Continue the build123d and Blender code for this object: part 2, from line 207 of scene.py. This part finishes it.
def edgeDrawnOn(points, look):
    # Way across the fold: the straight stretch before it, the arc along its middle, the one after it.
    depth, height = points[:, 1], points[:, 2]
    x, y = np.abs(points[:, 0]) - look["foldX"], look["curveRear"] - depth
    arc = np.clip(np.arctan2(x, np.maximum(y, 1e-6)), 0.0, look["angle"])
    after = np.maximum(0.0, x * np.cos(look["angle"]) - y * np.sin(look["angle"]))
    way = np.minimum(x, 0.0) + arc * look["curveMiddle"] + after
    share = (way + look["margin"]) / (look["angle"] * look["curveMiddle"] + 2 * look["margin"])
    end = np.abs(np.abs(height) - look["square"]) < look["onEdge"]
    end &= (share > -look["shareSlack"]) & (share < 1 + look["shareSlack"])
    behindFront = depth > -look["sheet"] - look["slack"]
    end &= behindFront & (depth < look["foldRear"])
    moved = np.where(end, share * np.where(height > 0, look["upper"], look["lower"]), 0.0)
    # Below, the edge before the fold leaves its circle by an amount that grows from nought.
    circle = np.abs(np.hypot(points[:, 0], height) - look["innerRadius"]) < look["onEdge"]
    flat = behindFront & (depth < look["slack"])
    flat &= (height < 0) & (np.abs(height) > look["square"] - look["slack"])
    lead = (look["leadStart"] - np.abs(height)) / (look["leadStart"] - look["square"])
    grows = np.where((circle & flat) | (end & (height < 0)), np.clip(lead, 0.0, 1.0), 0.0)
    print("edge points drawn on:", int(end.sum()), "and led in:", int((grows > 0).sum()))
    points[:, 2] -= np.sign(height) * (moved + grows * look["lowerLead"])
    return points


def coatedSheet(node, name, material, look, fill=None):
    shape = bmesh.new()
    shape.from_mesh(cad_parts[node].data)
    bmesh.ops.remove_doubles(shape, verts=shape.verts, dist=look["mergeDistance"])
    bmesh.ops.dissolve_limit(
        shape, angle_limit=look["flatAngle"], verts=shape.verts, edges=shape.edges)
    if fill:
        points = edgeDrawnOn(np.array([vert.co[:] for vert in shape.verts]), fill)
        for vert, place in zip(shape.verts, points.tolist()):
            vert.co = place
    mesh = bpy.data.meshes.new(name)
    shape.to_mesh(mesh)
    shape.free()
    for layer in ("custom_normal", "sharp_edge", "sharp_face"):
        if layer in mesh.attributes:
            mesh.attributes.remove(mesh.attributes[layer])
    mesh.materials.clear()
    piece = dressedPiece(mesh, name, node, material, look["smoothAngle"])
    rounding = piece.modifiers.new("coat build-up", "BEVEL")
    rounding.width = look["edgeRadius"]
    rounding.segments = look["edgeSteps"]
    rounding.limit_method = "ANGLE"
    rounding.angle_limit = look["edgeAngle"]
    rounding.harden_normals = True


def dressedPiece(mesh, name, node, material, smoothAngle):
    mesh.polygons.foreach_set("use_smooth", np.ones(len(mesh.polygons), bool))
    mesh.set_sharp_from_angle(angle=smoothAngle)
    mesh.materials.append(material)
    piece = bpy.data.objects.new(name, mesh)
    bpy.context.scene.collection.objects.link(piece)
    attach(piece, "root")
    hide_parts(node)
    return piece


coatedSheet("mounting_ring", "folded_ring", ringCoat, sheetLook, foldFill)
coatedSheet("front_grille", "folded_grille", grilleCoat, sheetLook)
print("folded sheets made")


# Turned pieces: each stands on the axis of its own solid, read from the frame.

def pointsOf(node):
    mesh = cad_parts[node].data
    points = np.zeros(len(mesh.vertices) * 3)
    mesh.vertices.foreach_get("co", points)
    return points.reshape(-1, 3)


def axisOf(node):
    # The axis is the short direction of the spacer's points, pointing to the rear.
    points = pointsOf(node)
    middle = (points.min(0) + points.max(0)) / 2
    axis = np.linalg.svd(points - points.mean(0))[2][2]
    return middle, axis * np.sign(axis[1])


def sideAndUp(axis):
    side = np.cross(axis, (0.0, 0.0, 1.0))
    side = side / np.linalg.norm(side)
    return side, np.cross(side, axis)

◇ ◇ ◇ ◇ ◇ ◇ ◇

Type out all of the material again, word for word.

Continue the build123d and Blender code for this object: part 2, from line 207 of scene.py. This part finishes it.
def edgeDrawnOn(points, look):
    # Way across the fold: the straight stretch before it, the arc along its middle, the one after it.
    depth, height = points[:, 1], points[:, 2]
    x, y = np.abs(points[:, 0]) - look["foldX"], look["curveRear"] - depth
    arc = np.clip(np.arctan2(x, np.maximum(y, 1e-6)), 0.0, look["angle"])
    after = np.maximum(0.0, x * np.cos(look["angle"]) - y * np.sin(look["angle"]))
    way = np.minimum(x, 0.0) + arc * look["curveMiddle"] + after
    share = (way + look["margin"]) / (look["angle"] * look["curveMiddle"] + 2 * look["margin"])
    end = np.abs(np.abs(height) - look["square"]) < look["onEdge"]
    end &= (share > -look["shareSlack"]) & (share < 1 + look["shareSlack"])
    behindFront = depth > -look["sheet"] - look["slack"]
    end &= behindFront & (depth < look["foldRear"])
    moved = np.where(end, share * np.where(height > 0, look["upper"], look["lower"]), 0.0)
    # Below, the edge before the fold leaves its circle by an amount that grows from nought.
    circle = np.abs(np.hypot(points[:, 0], height) - look["innerRadius"]) < look["onEdge"]
    flat = behindFront & (depth < look["slack"])
    flat &= (height < 0) & (np.abs(height) > look["square"] - look["slack"])
    lead = (look["leadStart"] - np.abs(height)) / (look["leadStart"] - look["square"])
    grows = np.where((circle & flat) | (end & (height < 0)), np.clip(lead, 0.0, 1.0), 0.0)
    print("edge points drawn on:", int(end.sum()), "and led in:", int((grows > 0).sum()))
    points[:, 2] -= np.sign(height) * (moved + grows * look["lowerLead"])
    return points


def coatedSheet(node, name, material, look, fill=None):
    shape = bmesh.new()
    shape.from_mesh(cad_parts[node].data)
    bmesh.ops.remove_doubles(shape, verts=shape.verts, dist=look["mergeDistance"])
    bmesh.ops.dissolve_limit(
        shape, angle_limit=look["flatAngle"], verts=shape.verts, edges=shape.edges)
    if fill:
        points = edgeDrawnOn(np.array([vert.co[:] for vert in shape.verts]), fill)
        for vert, place in zip(shape.verts, points.tolist()):
            vert.co = place
    mesh = bpy.data.meshes.new(name)
    shape.to_mesh(mesh)
    shape.free()
    for layer in ("custom_normal", "sharp_edge", "sharp_face"):
        if layer in mesh.attributes:
            mesh.attributes.remove(mesh.attributes[layer])
    mesh.materials.clear()
    piece = dressedPiece(mesh, name, node, material, look["smoothAngle"])
    rounding = piece.modifiers.new("coat build-up", "BEVEL")
    rounding.width = look["edgeRadius"]
    rounding.segments = look["edgeSteps"]
    rounding.limit_method = "ANGLE"
    rounding.angle_limit = look["edgeAngle"]
    rounding.harden_normals = True


def dressedPiece(mesh, name, node, material, smoothAngle):
    mesh.polygons.foreach_set("use_smooth", np.ones(len(mesh.polygons), bool))
    mesh.set_sharp_from_angle(angle=smoothAngle)
    mesh.materials.append(material)
    piece = bpy.data.objects.new(name, mesh)
    bpy.context.scene.collection.objects.link(piece)
    attach(piece, "root")
    hide_parts(node)
    return piece


coatedSheet("mounting_ring", "folded_ring", ringCoat, sheetLook, foldFill)
coatedSheet("front_grille", "folded_grille", grilleCoat, sheetLook)
print("folded sheets made")


# Turned pieces: each stands on the axis of its own solid, read from the frame.

def pointsOf(node):
    mesh = cad_parts[node].data
    points = np.zeros(len(mesh.vertices) * 3)
    mesh.vertices.foreach_get("co", points)
    return points.reshape(-1, 3)


def axisOf(node):
    # The axis is the short direction of the spacer's points, pointing to the rear.
    points = pointsOf(node)
    middle = (points.min(0) + points.max(0)) / 2
    axis = np.linalg.svd(points - points.mean(0))[2][2]
    return middle, axis * np.sign(axis[1])


def sideAndUp(axis):
    side = np.cross(axis, (0.0, 0.0, 1.0))
    side = side / np.linalg.norm(side)
    return side, np.cross(side, axis)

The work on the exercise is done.